Her name conjures several visions: those astonishingly long and colourfully painted fingernails; her enormously muscular physique; and the raw, bloody hunks she tore out of the women's sprint world records that year.

Before 1988, no woman had ran the 200m in a time better than 21.71secs. Griffith-Joyner ran 21.34secs in the final at Seoul. No woman has run better than 21.62secs since.

Before 1988, no woman had run the 100m faster than 10.76. In the US Olympic trials Griffith-Joyner was credited with a 10.49secs, the official world mark despite concerns it might have been wind-aided.
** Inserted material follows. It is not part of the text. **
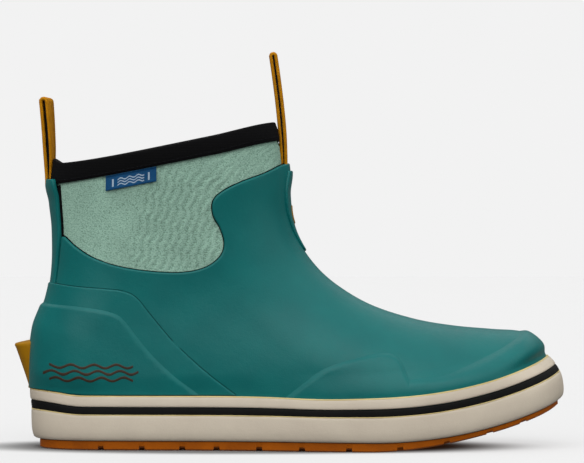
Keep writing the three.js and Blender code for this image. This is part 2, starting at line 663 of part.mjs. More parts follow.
// ---- Sole unit ----
function outsole() {
  const plate = solid(loft([soleLoop(-outsoleInset - 2.6, 0), soleLoop(-outsoleInset - 0.8, 1.1),
    soleLoop(-outsoleInset, outsoleThickness - layerGap)], false));
  let cut = plate;
  for (const place of channelCentres) for (const side of [-1, 1]) {
    const x = place * scaleX;
    const centre = bend(x, 0, 0);
    const bar = new THREE.BoxGeometry(channelWidth, soleWidth, channelDepth * 2);
    bar.translate(0, side * (soleWidth + channelWeb) / 2, 0);
    bar.rotateY(-Math.atan(2 * springRate * Math.max(0, x - springStart * scaleX)));
    bar.translate(centre.x, 0, centre.z);
    cut = cut.subtract(solid(bar));
  }
  return geometryOf(cut);
}
const bumper = (x, z) => toeBumper * toeShare(x) * clamp01((z - 15) / (foxingTop - 15)) ** 1.5;
function foxingRing(section) {
  const loops = section.map(([offset, z, isOuter]) => stations().map((s) => {
    const { point } = outlineAt(s);
    const shift = isOuter ? -bumper(point.x, z) : -toeBumper * toeShare(point.x);
    return solePoint(s, offset + shift, z);
  }));
  return loft(loops, true);
}
const inward = -foxingThickness;
const tuck = -foxingThickness - 4.6;
const foxingLower = () => foxingRing([
  [-3.4, outsoleThickness, true], [-1.5, outsoleThickness + 1.9, true], [-0.4, outsoleThickness + 5, true],
  [0, stripeBottom - 4.4, true], [0, stripeBottom, true], [inward, stripeBottom, false],
  [inward, wallBottom - layerGap, false], [tuck, wallBottom - layerGap, false],
  [tuck, outsoleThickness, false],
]);
const foxingStripe = () => foxingRing([
  [0, stripeBottom + layerGap, true], [0, stripeTop - layerGap, true],
  [inward, stripeTop - layerGap, false], [inward, stripeBottom + layerGap, false],
]);
const foxingUpper = () => foxingRing([
  [0, stripeTop, true], [-0.3, foxingTop - 0.8, true], [-0.8, foxingTop, true],
  [inward, foxingTop, false], [inward, stripeTop, false],
]);

const soleStack = (levels) => loft(levels.map(([inset, z]) => stations().map((s) => {
  const { point } = outlineAt(s);
  return bendInside(point, outlineAt(s).normal, inset, z);
})), false);
// Inner pieces keep clear of the toe's extra rubber and stay level at the heel.
function bendInside(point, normal, inset, z) {
  const offset = -inset - toeBumper * toeShare(point.x);
  return bend(point.x + normal.x * offset, point.y + normal.y * offset, z);
}
const midsoleInset = foxingThickness + 4.6 + fitGap;
function shankSlot(grow) {
  const size = [shankLength, shankWidth, shankThickness].map((side) => side + 2 * grow);
  const slot = new THREE.BoxGeometry(...size);
  const z = outsoleThickness + midsoleThickness - shankThickness / 2 - (grow ? 0 : layerGap / 2);
  return slot.translate(28 * scaleX + shankLength / 2 - 30, 0, z);
}
function midsole() {
  const low = outsoleThickness + layerGap - 0.1;
  const body = solid(soleStack([[midsoleInset, low], [midsoleInset, wallBottom - layerGap],
    [innerInset, wallBottom], [innerInset, outsoleThickness + midsoleThickness]]));
  return geometryOf(body.subtract(solid(shankSlot(layerGap))));
}
const boardTop = boardBottom + boardThickness;
const insoleBoard = () => soleStack([[innerInset, boardBottom], [innerInset, boardTop]]);
const footbedTop = footbedBottom + footbedThickness;
const rimTop = footbedTop + footbedRim;
const clothTop = footbedTop + topclothThickness;
const footbedFoam = () => soleStack([
  [innerInset + 3, footbedBottom], [innerInset + 0.6, footbedBottom + 2.4],
  [innerInset + 0.8, rimTop], [innerInset + 3, rimTop],
  [innerInset + 8, footbedTop + 0.6], [innerInset + 14, footbedTop],
]);
const footbedCloth = () => soleStack([
  [innerInset + 14.4, footbedTop + layerGap], [innerInset + 8.6, footbedTop + 0.9],
  [innerInset + 3.6, rimTop + 0.1], [innerInset + 4.4, rimTop + topclothThickness - 0.2],
  [innerInset + 9.2, clothTop + 0.9], [innerInset + 14.6, clothTop + layerGap],
]);

// ---- Assembly ----
const finish = {
  teal: { color: 0x1c6560, roughness: 0.55 }, knit: { color: 0x7fa48e, roughness: 0.95 },
  black: { color: 0x0d0d0f, roughness: 0.85 }, cream: { color: 0xb4a591, roughness: 0.6 },
  stripe: { color: 0x1a1a1b, roughness: 0.6 }, gum: { color: 0x824004, roughness: 0.6 },
  mustard: { color: 0xa06a06, roughness: 0.6 }, webbing: { color: 0x9a620a, roughness: 0.95 },
  label: { color: 0x1f5a86, roughness: 0.85 }, foam: { color: 0x2b2f31, roughness: 0.9 },
  board: { color: 0x8d7f68, roughness: 0.9 }, steel: { color: 0x9aa0a4, roughness: 0.4, metalness: 0.9 },
};
const boot = new THREE.Group();
function add(name, look, geometry) {
  const mesh = new THREE.Mesh(geometry, new THREE.MeshStandardMaterial({ metalness: 0, ...finish[look] }));
  mesh.name = name;
  boot.add(mesh);
}

add("outsole", "gum", outsole());
add("foxing_lower", "cream", foxingLower());
add("foxing_stripe", "stripe", foxingStripe());
add("foxing_upper", "cream", foxingUpper());
add("midsole", "foam", midsole());
add("shank", "steel", shankSlot(0));
add("insole_board", "board", insoleBoard());
add("footbed_foam", "foam", footbedFoam());
add("footbed_topcloth", "black", footbedCloth());
add("mesh_lining", "black", wall(upperRows, liningOuter, liningInner));
add("bootie_outer_half", "knit", bootieHalf("outer"));
add("bootie_inner_half", "knit", bootieHalf("inner"));
add("heel_stiffener", "board", heelStiffener());
add("toe_puff", "board", toePuff());
add("rubber_vamp", "teal", rubberVamp());
add("backstay", "teal", backstay());
add("heel_counter", "teal", heelCounter());
add("heel_ridge", "teal", heelRidge());
add("toe_cap", "teal", toeCap());
add("side_guard_outer", "teal", sideGuard("outer"));
add("side_guard_inner", "teal", sideGuard("inner"));
add("shin_patch", "teal", shinPatch());
add("shin_badge", "mustard", shinBadge());
add("kick_spur", "mustard", kickSpur());
add("collar_binding", "black", collarBinding());
add("front_loop_anchor", "webbing", loopAnchor(sideSteps, frontAnchorTop()));
add("rear_loop_anchor", "webbing", loopAnchor(0, rearAnchorTop()));
add("front_pull_loop", "webbing", frontPullLoop());
add("rear_pull_loop", "webbing", rearPullLoop());
add("side_label", "label", labelPlate());

export default boot;
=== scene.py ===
import math

import bmesh
import bpy
import numpy as np
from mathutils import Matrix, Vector


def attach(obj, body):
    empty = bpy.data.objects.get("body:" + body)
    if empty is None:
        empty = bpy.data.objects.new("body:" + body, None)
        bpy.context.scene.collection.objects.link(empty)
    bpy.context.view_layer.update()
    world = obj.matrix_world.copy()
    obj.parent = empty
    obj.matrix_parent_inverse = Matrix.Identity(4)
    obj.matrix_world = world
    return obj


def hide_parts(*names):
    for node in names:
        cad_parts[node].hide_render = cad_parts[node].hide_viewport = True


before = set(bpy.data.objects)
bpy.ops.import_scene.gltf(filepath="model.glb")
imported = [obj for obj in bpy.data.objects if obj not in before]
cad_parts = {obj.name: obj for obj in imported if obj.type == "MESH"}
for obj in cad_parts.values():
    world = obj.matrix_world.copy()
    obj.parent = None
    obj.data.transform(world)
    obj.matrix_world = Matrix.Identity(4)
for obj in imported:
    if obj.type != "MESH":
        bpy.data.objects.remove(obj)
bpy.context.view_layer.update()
print("stage: frame loaded")

# The boot's overall shape, as in the frame.
boot = {
    "foxingTop": 29.6, "foxingThickness": 2.4, "stripeBottom": 19.1, "toeBumper": 5.2, "heelSweep": 2.8,
    "springStart": 155.0, "springRate": 23.4 / (0.37 * 308) ** 2,
    "springLean": 0.5, "wallBottom": 8.0, "faceFoot": 30.3, "upperInset": 2.7, "collarDip": 4.0,
    "innerInset": 9.1, "lift": 1.2,
}
sideSteps, loopSteps, collarRow = 14, 28, 13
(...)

She ran a 10.61 at Seoul. No woman has run faster than 10.64secs since.

In both the 100m and 200m, the runner-up was more than three-10ths of a second behind her.

She won a third gold at Seoul in the 4x100m relay, and a silver in the 4x400m.

No account of her 1988 dominance can avoid the subject of performance-enhancing drugs. She successfully passed drug tests in the same Olympics at which Ben Johnson, the men's 100m gold-medallist, failed a test and was stripped of his medal.

She retired after the Olympics, the year before random drug tests were mandated in athletics. She died in 1998, suffocating in her bed at age 38 after a severe epileptic seizure, according to a coroner's report.